Ever since then, I have tried to be rather conscious of the phone's whereabouts, because not only are these things very expensive, but they are our connection to much of the world, an essential tool in our everyday lives. If one loses his phone, how, for instance, does he even alert anybody to the fact that he has lost his phone? The contacts are in the phone. The numbers are in the phone (certainly not in my brain). We are connected to the world through our phones. Yes, I can still tell Louis that I lost my phone via her email (using my laptop), but she, like many people, rarely even looks at e-mail anymore.

Well, last night I had decided to drive down to Sanur for a coffee. Strangely, I had a nagging feeling when I set out that this was somehow a bad idea.

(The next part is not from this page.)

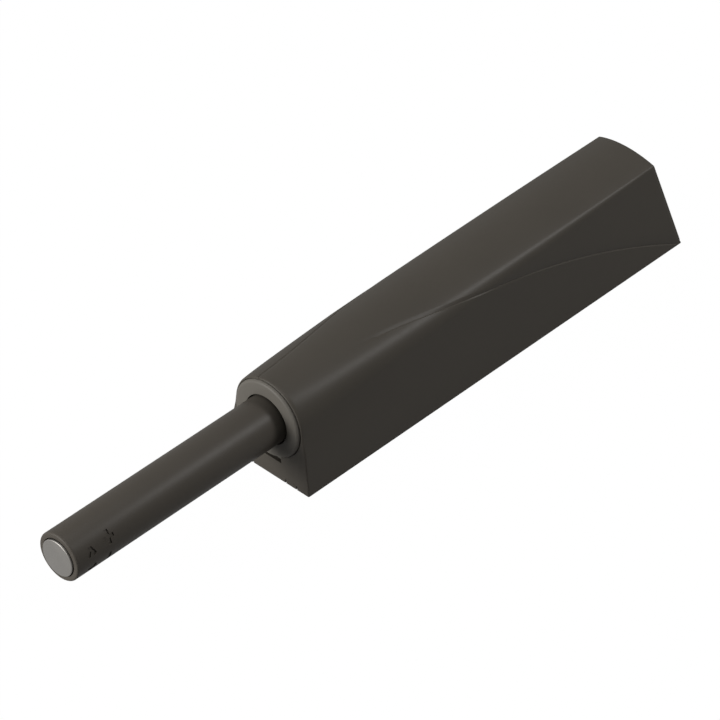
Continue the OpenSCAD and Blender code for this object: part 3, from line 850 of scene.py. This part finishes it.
class LATCH_OT_sleeve(Operator):
    """Build the cartridge sleeve with its rounded collar"""

    bl_idname = "latch.sleeve"
    bl_label = "Cartridge sleeve"

    def execute(self, context):
        s, notch = context.scene.latch_sleeve, context.scene.latch_housing
        front, back = SLEEVE_LOW.x, SLEEVE_HIGH.x
        mouth_r, pivot_x = TUBE_R + s.mouth_gap, WIRE_HIGH.x - LEG_R
        mouth = rounded((front + s.lip, mouth_r + s.lip), s.lip, 270, 180, 4)
        rim = rounded((front + s.edge, COLLAR_R - s.edge), s.edge, 180, 90, 10)
        barrel = [(SEAT_X, COLLAR_R), (SEAT_X, SLEEVE_R), (back, SLEEVE_R), (back, BORE_R)]
        mesh = bmesh.new()
        lathe(mesh, [(SEAT_X, mouth_r)] + mouth + rim + barrel + [(SEAT_X, BORE_R)], steps=160)
        obj = as_object(mesh, "sleeve_shell")

        def key_way(mesh):
            half, high = s.key_way_width / 2, AXIS_Z + BORE_R + s.key_way_depth
            block(mesh, (STOP_LOW.x, -half, AXIS_Z), (back + PAST, half, high))

        def leg_hole(mesh):
            post(mesh, (pivot_x, 0), s.leg_hole / 2, AXIS_Z - SLEEVE_R - PAST, AXIS_Z - PAST)

        def clip_groove(mesh):
            half, low, high = s.clip_width / 2, SLEEVE_R - s.clip_depth, SLEEVE_R + PAST
            first, last = pivot_x - half, pivot_x + half
            lathe(mesh, [(first, low), (first, high), (last, high), (last, low)], steps=96)

        def key(mesh):
            # Reaches up into the collar, below its mouth, and down just past the collar's seat
            half, high = notch.notch_width / 2 - s.key_side, AXIS_Z - mouth_r - 0.8
            low = AXIS_Z - SEAT_R - 0.02
            block(mesh, (s.key_end, -half, low), (notch.notch_depth - s.key_end, half, high))

        carve(obj, [cutter(key)], "UNION")
        carve(obj, [cutter(key_way), cutter(leg_hole), cutter(clip_groove)])
        dress(obj, "base", "sleeve plastic", ["cartridge_sleeve"])
        return {"FINISHED"}


# Fittings that keep their solids


CARRIED_OVER = {
    "mounting_plate": "housing plastic",
    "guide_bush": "natural acetal",
    "stop_ring": "black rubber",
    "magnet_back_plate": "drawn steel",
    "thread_nut": "turned brass",
    "adjusting_spindle": "drawn steel",
    "adjusting_ring": "natural acetal",
    "retaining_clip": "drawn steel",
    "disc_spring": "drawn steel",
    "carriage": "natural acetal",
    "spring_guide": "drawn steel",
    "end_cap": "housing plastic",
    "buffer_pad": "black rubber",
    "latch_wire": "drawn steel",
    "wire_clip": "drawn steel",
}


class LATCH_OT_fittings(Operator):
    """Give the inner fittings, which keep their solids, their materials"""

    bl_idname = "latch.fittings"
    bl_label = "Inner fittings"

    def execute(self, context):
        for node, finish in CARRIED_OVER.items():
            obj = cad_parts[node]
            if not obj.material_slots:
                obj.data.materials.append(finish_for(finish))
            for place in obj.material_slots:
                place.material = finish_for(finish)
        return {"FINISHED"}


class LATCH_OT_spring(Operator):
    """Wind the main spring from round wire, with closed end turns"""

    bl_idname = "latch.spring"
    bl_label = "Main spring"

    def execute(self, context):
        s = context.scene.latch_spring
        front, back = SPRING_LOW.x, SPRING_HIGH.x
        r = (SPRING_HIGH.z - SPRING_LOW.z) / 2 - s.wire_r
        sides, steps = 12, 24
        mesh = bmesh.new()
        ring = bmesh.ops.create_circle(
            mesh, cap_ends=False, segments=sides, radius=s.wire_r
        )["verts"]
        quarter = Matrix.Rotation(pi / 2, 3, "X")
        bmesh.ops.rotate(mesh, cent=(0, 0, 0), matrix=quarter, verts=ring)
        bmesh.ops.translate(mesh, vec=(front + s.wire_r, 0, r), verts=ring)
        geom = ring + list({e for v in ring for e in v.link_edges})

        def cap(geom):
            rim = [g for g in geom if isinstance(g, bmesh.types.BMEdge)]
            bmesh.ops.contextual_create(mesh, geom=rim)

        cap(geom)
        closed = s.closed * s.wire_r
        open_rise = (back - front - 2 * s.wire_r - 2 * closed) / (s.turns - 2)
        for turns, rise in ((1, closed), (s.turns - 2, open_rise), (1, closed)):
            geom = bmesh.ops.spin(
                mesh, geom=geom, cent=(0, 0, 0), axis=(1, 0, 0), dvec=(rise / steps, 0, 0),
                angle=2 * pi * turns, steps=steps * turns,
                use_merge=False, use_normal_flip=False, use_duplicate=False,
            )["geom_last"]
        cap(geom)
        bmesh.ops.remove_doubles(mesh, verts=mesh.verts, dist=MERGE)
        bmesh.ops.translate(mesh, vec=(0, 0, AXIS_Z), verts=mesh.verts)
        bmesh.ops.recalc_face_normals(mesh, faces=mesh.faces)
        obj = as_object(mesh, "coil_spring")
        dress(obj, "base", "drawn steel", ["main_spring"], sharp=60)
        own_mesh(obj)
        return {"FINISHED"}


# Stage


# The point that the lamps stand round, and their distance from it, in metres
MIDDLE = Vector((0.02, 0, 0.008))
LAMP_DISTANCE = 0.6


def area_light(name, azimuth, elevation, side, power):
    """A soft square lamp on a bearing from the middle of the latch, pointed at it."""
    data = bpy.data.lights.new(name, "AREA")
    data.size = side
    data.energy = power
    lamp = bpy.data.objects.new(name, data)
    bpy.context.scene.collection.objects.link(lamp)
    turn, rise = radians(azimuth), radians(elevation)
    away = LAMP_DISTANCE * Vector((cos(rise) * cos(turn), cos(rise) * sin(turn), sin(rise)))
    facing = (-away).to_track_quat("-Z", "Y").to_matrix().to_4x4()
    lamp.matrix_world = Matrix.Translation(MIDDLE + away) @ facing


class LATCH_OT_stage(Operator):
    """Set the camera, the lamps, the even light and the white floor"""

    bl_idname = "latch.stage"
    bl_label = "Stage"

    # Bearing from the X axis and height in degrees, and the side of the lamp in metres
    LAMPS = {
        "key": (150, 20, 0.3),
        "low": (165, 10, 0.3),
        "over": (0, 88, 0.3),
        "behind": (-40, 40, 0.16),
    }

    # The camera's place in metres and its three axes
    EYE = Vector((-0.3103875, -0.314188, 0.383121))
    RIGHT = Vector((0.6907, -0.7232, 0))
    UP = Vector((0.4589, 0.4383, 0.7730))
    FORWARD = Vector((0.5590, 0.5338, -0.6346))
    LENS, SENSOR = 205.74, 36

    def execute(self, context):
        s = context.scene.latch_stage
        scene = context.scene
        self.camera(scene)
        for name, (azimuth, elevation, side) in self.LAMPS.items():
            area_light(name, azimuth, elevation, side, getattr(s, name))
        world = bpy.data.worlds.new("even light")
        scene.world = world
        setting = Finish(world=world)
        even = setting.node("ShaderNodeBackground", {}, {"Strength": s.sky})
        white = setting.node("ShaderNodeBackground", {}, {"Color": (1, 1, 1)})
        shown = setting.node("ShaderNodeMixShader", {}, {0: setting.seen(), 1: even, 2: white})
        setting.finish(shown)
        self.floor()
        scene.view_settings.view_transform = "Standard"
        return {"FINISHED"}

    @classmethod
    def camera(cls, scene):
        data = bpy.data.cameras.new("camera")
        data.sensor_width = cls.SENSOR
        data.lens = cls.LENS
        data.clip_start, data.clip_end = 0.05, 10
        eye = bpy.data.objects.new("camera", data)
        scene.collection.objects.link(eye)
        turn = Matrix((cls.RIGHT, cls.UP, -cls.FORWARD)).transposed().to_4x4()
        eye.matrix_world = Matrix.Translation(cls.EYE) @ turn
        scene.camera = eye

    @staticmethod
    def floor():
        """White as the camera sees it, and a dull grey that keeps the shadow under it."""
        mesh = bmesh.new()
        bmesh.ops.create_grid(mesh, x_segments=1, y_segments=1, size=3000)
        obj = as_object(mesh, "floor")
        finish = Finish("white floor")
        dull = finish.node("ShaderNodeBsdfDiffuse", {}, {"Color": (0.2, 0.2, 0.2)})
        white = {"Color": (1, 1, 1), "Strength": 1.025}
        glow = finish.node("ShaderNodeEmission", {}, white)
        share = {0: finish.seen() * 0.97, 1: dull, 2: glow}
        finish.finish(finish.node("ShaderNodeMixShader", {}, share))
        obj.data.materials.append(finish.data)


# Panel and start


STEPS = (
    LATCH_OT_stage,
    LATCH_OT_housing,
    LATCH_OT_sleeve,
    LATCH_OT_plunger,
    LATCH_OT_magnet,
    LATCH_OT_spring,
    LATCH_OT_fittings,
)
SETTINGS = {
    "latch_housing": LatchHousingSettings,
    "latch_plunger": LatchPlungerSettings,
    "latch_sleeve": LatchSleeveSettings,
    "latch_spring": LatchSpringSettings,
    "latch_finish": LatchFinishSettings,
    "latch_stage": LatchStageSettings,
}


class LATCH_PT_panel(Panel):
    """Lists the pieces of the latch and their sizes"""

    bl_idname = "LATCH_PT_panel"
    bl_label = "Touch Latch"
    bl_space_type = "VIEW_3D"
    bl_region_type = "UI"
    bl_category = "Touch Latch"

    def draw(self, context):
        layout = self.layout
        for step in STEPS:
            layout.operator(step.bl_idname)
        for name in SETTINGS:
            group, box = getattr(context.scene, name), layout.box()
            for size in group.bl_rna.properties.keys():
                if size not in ("rna_type", "name"):
                    box.prop(group, size)


def register():
    for kind in (*SETTINGS.values(), *STEPS, LATCH_PT_panel):
        bpy.utils.register_class(kind)
    for name, kind in SETTINGS.items():
        setattr(bpy.types.Scene, name, PointerProperty(type=kind))


def unregister():
    for name in SETTINGS:
        delattr(bpy.types.Scene, name)
    for kind in reversed((*SETTINGS.values(), *STEPS, LATCH_PT_panel)):
        bpy.utils.unregister_class(kind)


def main():
    register()
    for step in STEPS:
        group, name = step.bl_idname.split(".")
        getattr(getattr(bpy.ops, group), name)()
    bpy.context.view_layer.update()


if __name__ == "__main__":
    main()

I usually don't go out at night anymore, but I guess I was just unusually bored last night.

I sat on the bench outside Starbucks for a little while with my coffee and my phone and my cigarettes (takeaway coffee of course, as lockdown is still in effect here), and then headed on home. It was only upon reaching my own front porch that I discovered the phone was not with me.

Instant panic.

Do you know how it feels? Like My God, I've somehow lost my right arm on the way home!

Give me back my golden arm.

How was this possible? Where in the world could it be? I checked the bike compartments about twenty times. I checked my pockets twenty times. No phone. And I became fairly certain that I must have put the phone in my back pocket (which I sometimes unwisely do) and it had surely fallen out on the road somewhere.

I knew it was not at Starbucks, but I raced back down to Sanur anyway. I could think of nothing else but two things: 1) That I was suddenly cut off from all vital connections and communications and 2) That my ex-wife was going to scream at me. (A non-Indonesian cannot buy a phone in Indonesia, by the way. He must have an Indonesian citizen buy it for him).

I knew, as I've said, that the phone was not at Starbucks ... and was therefore utterly shocked to find it sitting on the bench at Starbucks.

How is this possible?

Which leads me back to my original question. What's wrong with me?

But perhaps the more meaningful question is not 'What's wrong with me?' but 'How can I get around what's wrong with me?' Concentration, awareness, does not seem to be working. Shall I chain the phone to myself? I believe they sell chains that hook onto one's belt loop, right? Maybe that's the answer.

Then again … what if one forgets to put his pants on?